How the Who’s Failed Audition Paved the Way for Keith Moon
As hardcore Who fans know, Sandom joined the band in 1962, when it was still known as the Detours, and held the position for roughly two years. In early 1964, after changing their name to the Who to avoid a conflict with another band called the Detours, the group got the attention of Fontana Records, scheduling an audition for April 9. Sadly for Sandom, what seemed like the Who’s big break turned out to be his ticket out of the lineup.
As he later recalled in an interview with the Express, Sandom — who was substantially older than the other members of the band — had been struggling to deal with pressure from his wife, who resented the long hours that went with the Who’s steady stream of gigs. He admitted to being in a surly mood at the Fontana audition, and when Pete Townshend criticized his playing, it started a fight that ended with the group looking for a new drummer.
“He had a terrible go at me, snarling, ‘What’s wrong with you? If you can’t get it right then you’re out,'” Sandom told the Express. “I just got up from my stool and said, ‘That’s it, I quit.’ It was the biggest mistake of my life.”

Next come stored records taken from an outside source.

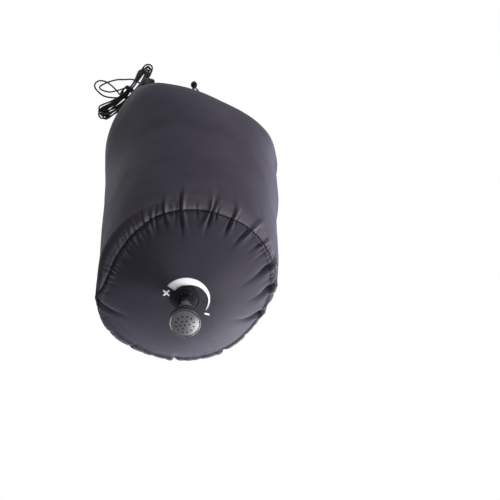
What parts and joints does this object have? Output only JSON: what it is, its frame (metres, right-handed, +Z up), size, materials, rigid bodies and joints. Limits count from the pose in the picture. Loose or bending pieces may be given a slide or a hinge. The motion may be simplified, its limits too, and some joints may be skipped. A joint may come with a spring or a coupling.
{
  "type": "camp shower bag",
  "caption": "Roll-top hanging water bag with a strap buckle, a hanging cord in a hank and a twist-to-open shower head in its round base.",
  "frame": {"origin": "underside of the closed buckle at its middle, where the filled bag hangs", "axes": "+Z up while the bag hangs full, X along the rolled top with +X on the buckle plug's side, the shower head points along -Z"},
  "size_m": [0.2542, 0.2034, 0.6423],
  "materials": {
    "coated_cloth": "black coated nylon, soft sheen",
    "base_cloth": "black coated nylon, satin",
    "binding": "woven binding tape",
    "seam_tape": "heat-pressed seam tape",
    "stiffener": "flexible plastic strip",
    "webbing": "woven 20 mm webbing",
    "buckle_plastic": "moulded acetal",
    "spout_plastic": "moulded",
    "nut_plastic": "moulded",
    "head_plastic": "polished black",
    "face_plastic": "satin, with pin holes",
    "rubber_seal": "soft seal",
    "cord": "braided"
  },
  "bodies": {
    "bag": {"bag_wall": "coated_cloth", "base_panel": "base_cloth", "seam_binding": "binding", "side_seam_tape": "seam_tape", "rolled_top": "coated_cloth", "stiffener_strip": "stiffener", "strap_socket_side": "webbing", "strap_plug_side": "webbing", "buckle_socket": "buckle_plastic", "spout": "spout_plastic", "spout_inner_washer": "rubber_seal", "spout_outer_washer": "rubber_seal", "lock_nut": "nut_plastic", "cord_knot": "cord", "cord_bight": "cord", "cord_tail": "cord", "cord_lead": "cord", "cord_hank": "cord", "cord_wrap": "cord", "cord_loose_loops": "cord", "cord_end": "cord"},
    "seal": {"head_seal": "rubber_seal"},
    "head": {"shower_head": "head_plastic", "spray_face": "face_plastic", "valve_plug": "rubber_seal", "plug_carrier": "head_plastic"},
    "plug": {"buckle_plug": "buckle_plastic"},
    "prong_front": {"buckle_prong_front": "buckle_plastic"},
    "prong_back": {"buckle_prong_back": "buckle_plastic"}
  },
  "joints": [
    {"name": "head_travel", "type": "slide", "parent": "bag", "child": "seal", "axis": [0, 0, -1], "range_m": [0, 0.002]},
    {"name": "head_turn", "type": "hinge", "parent": "seal", "child": "head", "pos_m": [-0.013, 0, -0.497], "axis": [0, 0, -1], "range_deg": [0, 180]},
    {"name": "buckle_release", "type": "slide", "parent": "bag", "child": "plug", "axis": [1, 0, 0], "range_m": [0, 0.02], "deforming": ["strap_plug_side"]},
    {"name": "prong_back_squeeze", "type": "hinge", "parent": "plug", "child": "prong_back", "pos_m": [0.0072, 0.008, 0.0042], "axis": [0, 0, 1], "range_deg": [0, 8], "stiffness_Nm_per_rad": 0.15},
    {"name": "prong_front_squeeze", "type": "hinge", "parent": "plug", "child": "prong_front", "pos_m": [0.0072, -0.008, 0.0042], "axis": [0, 0, -1], "range_deg": [0, 8], "stiffness_Nm_per_rad": 0.15}
  ],
  "couplings": [
    {"joint": "head_turn", "follows": "head_travel", "rad_per_m": 1570.8},
    {"joint": "prong_front_squeeze", "follows": "prong_back_squeeze", "ratio": 1}
  ]
}
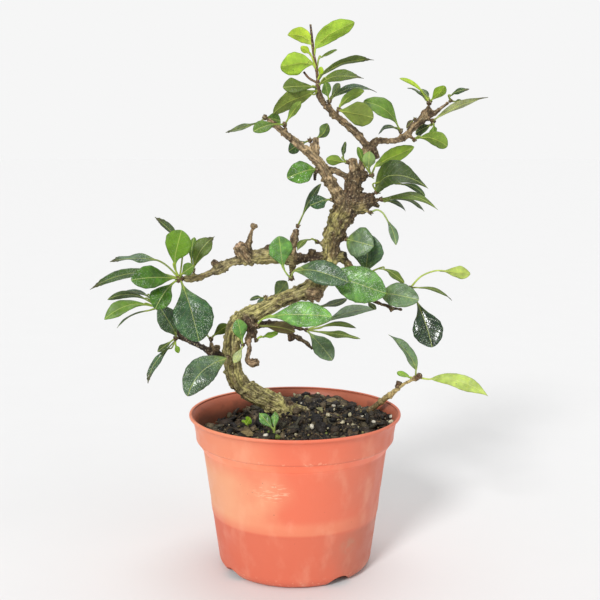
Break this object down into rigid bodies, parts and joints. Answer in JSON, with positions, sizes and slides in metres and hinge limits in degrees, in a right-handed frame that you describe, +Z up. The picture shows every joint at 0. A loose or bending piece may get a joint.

Moon was obviously a better fit for the band’s music, but that doesn’t mean Townshend didn’t later suffer guilt over Sandom’s departure. “Seeing our chance at a record deal fading, I cold-bloodedly announced to the band that I felt sure Doug would want to stand down,” he wrote in his memoir, Who I Am. “Doug was deeply hurt by this, especially because, unknown to me, he had defended me against my being thrown out of the band a few months earlier when another auditioning agent said I was gangly, noisy and ugly. Doug did stand down, with some dignity, so we got our break.”
Sandom published a book, The Who Before the Who, in early 2014, and Townshend offered another olive branch in his foreword, musing, “Had we continued together back in 1964 with Doug on drums we may never have become as successful as we are today. Keith Moon was a born publicist as well as a highly eccentric performer. But I have no doubt that personally I would have been happier as a young man. Partly because I think we would have continued to put music and friendship first in our band because that was Doug’s way. With Doug as my friend, I believe I could have been a better man.”
Although the 84-year-old Sandom says he no longer plays drums, he confessed that he still makes “a bit of noise now and again,” saying, “I keep that drum kit at the foot of my bed and kiss it every night before I go to sleep. After all, it’s been on stage when we were up there as a support act to the Rolling Stones, the Searchers, Wayne Fontana And the Mindbenders, Eric Clapton’s Yardbirds…you name ’em and Pete, Rog, the Ox and me played with ’em.” And he hasn’t completely fallen out of touch with his former bandmates, either: the Express article says Sandom still speaks with Roger Daltrey every week, and as this photo proves, he and Townshend shared an embrace in 2007, after Sandom surprised Townshend following a gig in Ireland.